Separate out the lines that hold "from".

··· Records provided ···

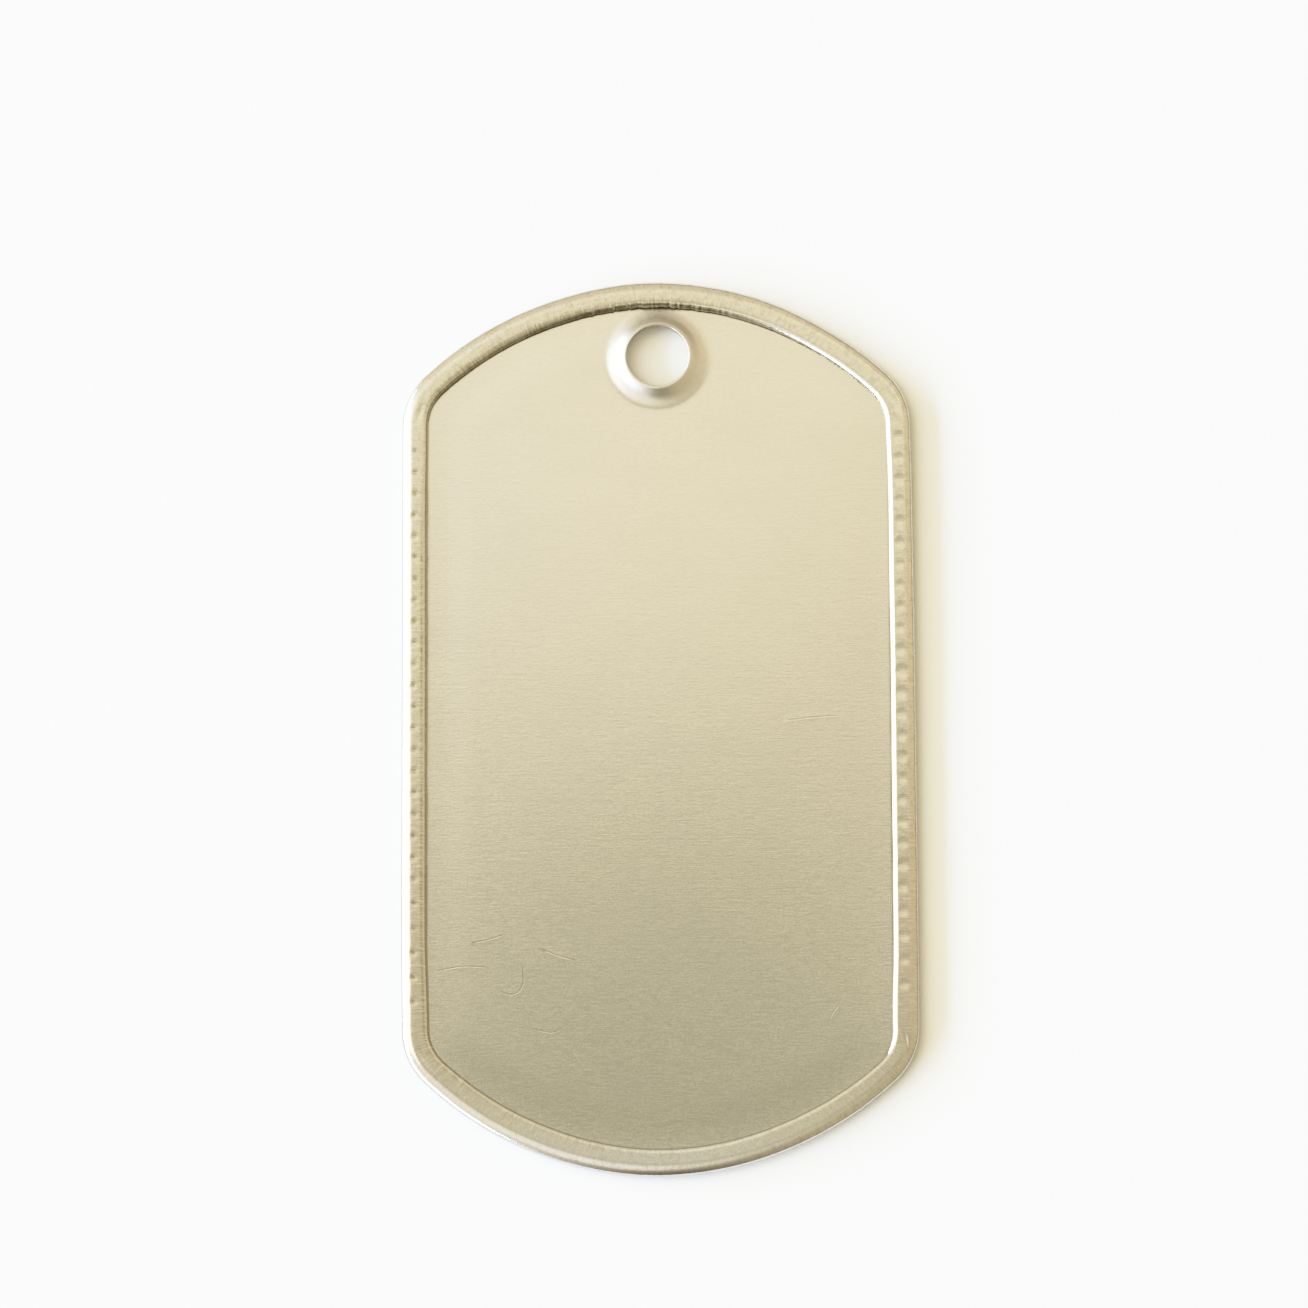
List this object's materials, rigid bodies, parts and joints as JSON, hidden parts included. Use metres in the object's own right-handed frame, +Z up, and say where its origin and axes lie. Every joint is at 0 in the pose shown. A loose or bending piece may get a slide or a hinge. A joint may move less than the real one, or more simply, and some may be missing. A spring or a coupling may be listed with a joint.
{
  "type": "identification tag",
  "caption": "Blank stamped steel identification tag, lying back up, with a folded rim and a raised collar round the chain hole.",
  "frame": {"origin": "on the surface the tag lies on, under the middle of its length and width", "axes": "+Z up through the back face, +Y along the length towards the chain hole, +X across the width"},
  "size_m": [0.0286, 0.0508, 0.001],
  "materials": {
    "satin_steel": "satin, with fine brushing across the width and light handling scratches"
  },
  "bodies": {
    "root": {"tag": "satin_steel"}
  },
  "joints": []
}
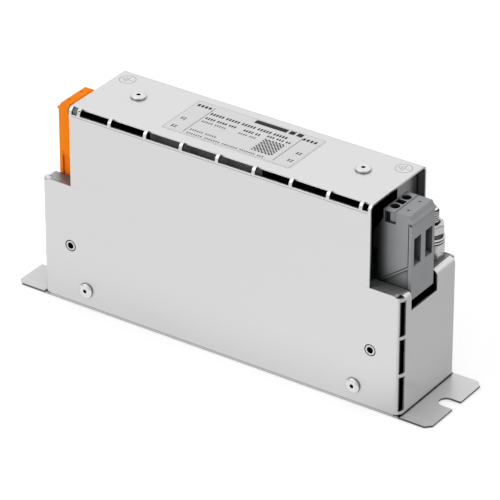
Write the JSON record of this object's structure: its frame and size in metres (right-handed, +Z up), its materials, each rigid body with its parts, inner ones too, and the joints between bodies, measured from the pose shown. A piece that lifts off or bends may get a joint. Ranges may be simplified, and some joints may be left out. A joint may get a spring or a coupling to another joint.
{
  "type": "emi line filter",
  "caption": "Slim folded-sheet line filter with slotted end flanges, stepped shoulders, a terminal block and an earth stud at each end, perforated bend lines and riveted seams.",
  "frame": {"origin": "middle of the underside, at the bottom centre of the whole part", "axes": "+X along the case to the grey load-side terminal block, +Y to the back panel, +Z up"},
  "size_m": [0.232, 0.0492, 0.1064],
  "materials": {
    "case_sheet": "matt folded sheet",
    "plated_steel": "bright nickel plate",
    "rivet_alloy": "bright drawn",
    "cage_steel": "zinc plate",
    "contact_metal": "tinned",
    "grey_plastic": "fine moulded grain",
    "orange_plastic": "fine moulded grain",
    "board_laminate": "solder resist",
    "ferrite": "coated ring",
    "enamelled_wire": "enamelled copper",
    "seat_plastic": "moulded",
    "capacitor_yellow": "moulded box",
    "capacitor_blue": "dipped coat",
    "resistor_ceramic": "ceramic block"
  },
  "bodies": {
    "root": {"cover": "case_sheet", "base_plate": "case_sheet", "load_end_bracket": "case_sheet", "line_end_bracket": "case_sheet", "front_rivets": "rivet_alloy", "back_rivets": "rivet_alloy", "top_rivets": "rivet_alloy", "threaded_standoffs": "plated_steel", "earth_studs": "plated_steel", "earth_collar_nuts": "plated_steel", "earth_washers": "plated_steel", "earth_lock_washers": "plated_steel", "earth_nuts": "plated_steel", "load_terminal_housing": "grey_plastic", "line_terminal_housing": "orange_plastic", "load_clamp_cages": "cage_steel", "line_clamp_cages": "cage_steel", "load_clamp_screws": "cage_steel", "line_clamp_screws": "cage_steel", "load_contacts": "contact_metal", "line_contacts": "contact_metal", "circuit_board": "board_laminate", "board_pillars": "cage_steel", "board_screws": "plated_steel", "upper_choke_core": "ferrite", "upper_choke_seat": "seat_plastic", "upper_choke_divider": "seat_plastic", "upper_front_winding": "enamelled_wire", "upper_back_winding": "enamelled_wire", "lower_choke_core": "ferrite", "lower_choke_seat": "seat_plastic", "lower_choke_divider": "seat_plastic", "lower_left_winding": "enamelled_wire", "lower_right_winding": "enamelled_wire", "x_capacitors": "capacitor_yellow", "y_capacitors": "capacitor_blue", "bleed_resistor": "resistor_ceramic"}
  },
  "joints": []
}
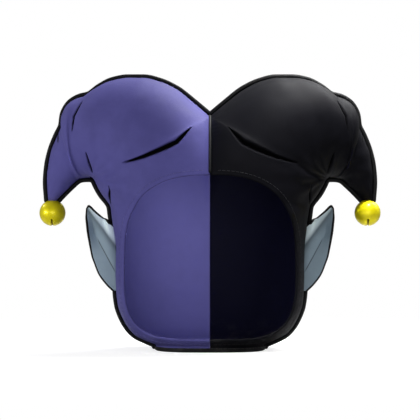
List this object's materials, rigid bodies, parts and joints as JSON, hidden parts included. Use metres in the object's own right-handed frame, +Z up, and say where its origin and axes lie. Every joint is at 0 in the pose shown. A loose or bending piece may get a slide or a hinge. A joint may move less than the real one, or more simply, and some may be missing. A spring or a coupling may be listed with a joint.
{
  "type": "jester hat",
  "caption": "Jester hood with drooping horns that end in jingle bells, a face opening, pointed cloth ears, black piped seams and a bound hem; open at the neck to take a head.",
  "frame": {"origin": "centre of the base: x = 0 is the centre seam and z = 0 the underside of the hem binding", "axes": "+Z up; the face opening looks along -Y; +X is the wearer's left, the black half"},
  "size_m": [0.3406, 0.196, 0.2754],
  "materials": {
    "felt_purple": "matte felt",
    "felt_black": "matte felt",
    "felt_grey_blue": "matte felt",
    "trim_black": "covered cord and folded tape",
    "bell_gold": "polished gold-coloured brass"
  },
  "bodies": {
    "root": {"hood_purple": "felt_purple", "hood_black": "felt_black", "horn_piping_right": "trim_black", "horn_piping_left": "trim_black", "side_piping_right": "trim_black", "side_piping_left": "trim_black", "seam_piping_centre": "trim_black", "hem_binding": "trim_black", "ear_right": "felt_grey_blue", "ear_left": "felt_grey_blue", "ear_piping_right": "trim_black", "ear_piping_left": "trim_black", "bell_right": "bell_gold", "bell_left": "bell_gold", "bell_pellet_right": "bell_gold", "bell_pellet_left": "bell_gold"}
  },
  "joints": []
}
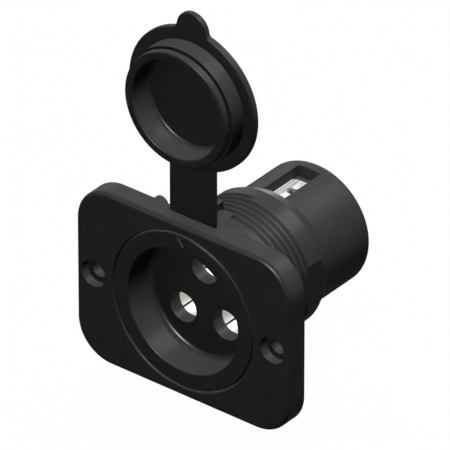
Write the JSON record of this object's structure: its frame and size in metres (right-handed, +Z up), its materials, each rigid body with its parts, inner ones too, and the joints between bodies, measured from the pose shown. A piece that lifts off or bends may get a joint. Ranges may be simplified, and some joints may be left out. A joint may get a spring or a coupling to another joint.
{
  "type": "trolling motor receptacle",
  "caption": "Flush-mount boat power socket: a plate with a keyed, threaded barrel, slotted contacts wired from behind, and a rubber plug cap on a strap.",
  "frame": {"origin": "centre of the mounting plate's back face, on the barrel axis", "axes": "+Z up, the socket's mouth looks to -Y, +Y along the barrel away from the front"},
  "size_m": [0.07, 0.0597, 0.1132],
  "materials": {
    "moulded_plate": "satin black moulding",
    "moulded_body": "satin black moulding",
    "moulded_housing": "satin black moulding",
    "seal_rubber": "plain black rubber",
    "nickel_contact": "turned brass, nickel plated",
    "spring_steel": "rolled spring strip",
    "screw_steel": "stainless",
    "cap_rubber": "satin black rubber"
  },
  "bodies": {
    "receptacle": {"flange_plate": "moulded_plate", "receptacle_body": "moulded_body", "lip_gasket": "seal_rubber", "rear_housing": "moulded_housing", "rear_seal": "seal_rubber", "contact_top": "nickel_contact", "contact_left": "nickel_contact", "contact_right": "nickel_contact", "contact_spring_top": "spring_steel", "contact_spring_left": "spring_steel", "contact_spring_right": "spring_steel", "clamp_screw_top": "screw_steel", "clamp_screw_left": "screw_steel", "clamp_screw_right": "screw_steel", "housing_screw_left": "screw_steel", "housing_screw_right": "screw_steel", "housing_screw_bottom": "screw_steel", "tether_ring": "cap_rubber"},
    "strap_link": {"tether_link": "cap_rubber"},
    "cap": {"sealing_cap": "cap_rubber"}
  },
  "joints": [
    {"name": "strap_bend", "type": "hinge", "parent": "receptacle", "child": "strap_link", "pos_m": [0, -0.00145, 0.02793], "axis": [1, 0, 0], "range_deg": [0, 90], "stiffness_Nm_per_rad": 0.01},
    {"name": "cap_bend", "type": "hinge", "parent": "strap_link", "child": "cap", "pos_m": [0, -0.00145, 0.03382], "axis": [1, 0, 0], "range_deg": [0, 90]}
  ],
  "couplings": [
    {"joint": "cap_bend", "follows": "strap_bend", "ratio": 1}
  ]
}
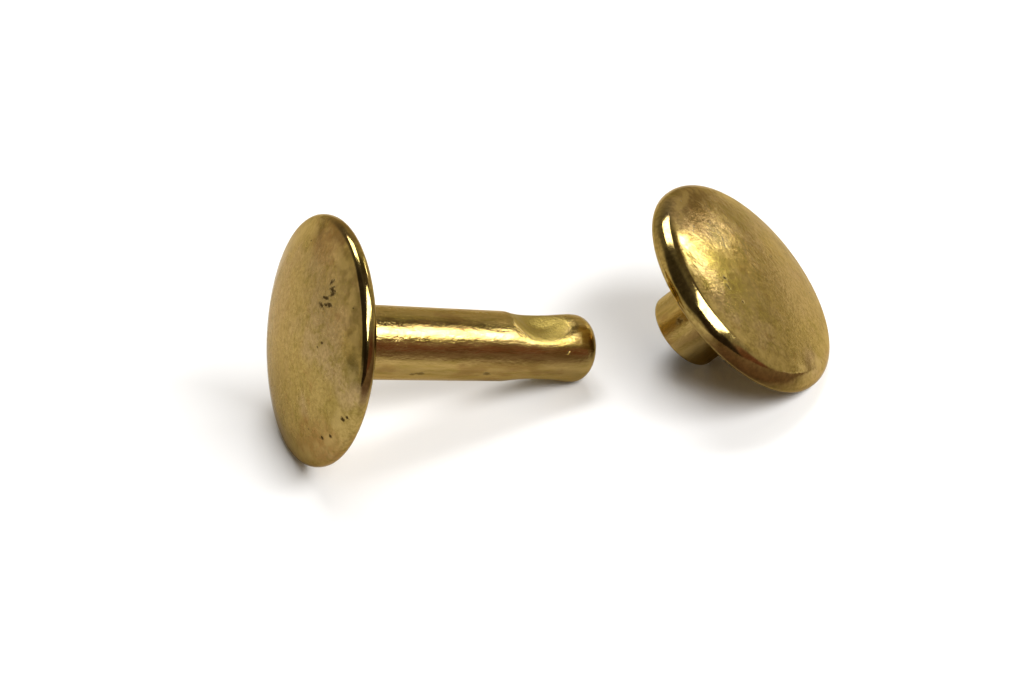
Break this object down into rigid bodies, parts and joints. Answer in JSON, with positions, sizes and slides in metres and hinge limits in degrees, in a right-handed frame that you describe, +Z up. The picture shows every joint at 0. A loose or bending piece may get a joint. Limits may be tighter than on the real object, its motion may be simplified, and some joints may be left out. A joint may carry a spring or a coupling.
{
  "type": "double-cap rivet",
  "caption": "Unset double-cap brass rivet for leather: a post half and a cap half lying loose, ready to be pushed together through the work and set.",
  "frame": {"origin": "on the surface the rivet lies on, below the middle of the pair's bounding box", "axes": "+X along the post's direction seen from above, from its cap towards its tip and on to the cap half; +Z up"},
  "size_m": [0.0226, 0.011, 0.0091],
  "materials": {
    "cap_brass": "antique brass, satin with a fine orange-peel texture and small dark tarnish spots",
    "stem_brass": "drawn brass, smoother and brighter than the caps, satin inside the dents"
  },
  "bodies": {
    "post_half": {"post": "stem_brass", "post_cap": "cap_brass"},
    "cap_half": {"socket": "stem_brass", "socket_cap": "cap_brass"}
  },
  "joints": [
    {"name": "cap_half_lift", "type": "slide", "parent": "post_half", "child": "cap_half", "axis": [0, 0, 1], "range_m": [0, 0.02]}
  ]
}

···

■ **Output for this exercise**:
Write the JSON record of this object's structure: its frame and size in metres (right-handed, +Z up), its materials, each rigid body with its parts, inner ones too, and the joints between bodies, measured from the pose shown. A piece that lifts off or bends may get a joint. Ranges may be simplified, and some joints may be left out. A joint may get a spring or a coupling to another joint.
Write the JSON record of this object's structure: its frame and size in metres (right-handed, +Z up), its materials, each rigid body with its parts, inner ones too, and the joints between bodies, measured from the pose shown. A piece that lifts off or bends may get a joint. Ranges may be simplified, and some joints may be left out. A joint may get a spring or a coupling to another joint.
  "caption": "Flush-mount boat power socket: a plate with a keyed, threaded barrel, slotted contacts wired from behind, and a rubber plug cap on a strap.",
  "frame": {"origin": "centre of the mounting plate's back face, on the barrel axis", "axes": "+Z up, the socket's mouth looks to -Y, +Y along the barrel away from the front"},
  "frame": {"origin": "on the surface the rivet lies on, below the middle of the pair's bounding box", "axes": "+X along the post's direction seen from above, from its cap towards its tip and on to the cap half; +Z up"},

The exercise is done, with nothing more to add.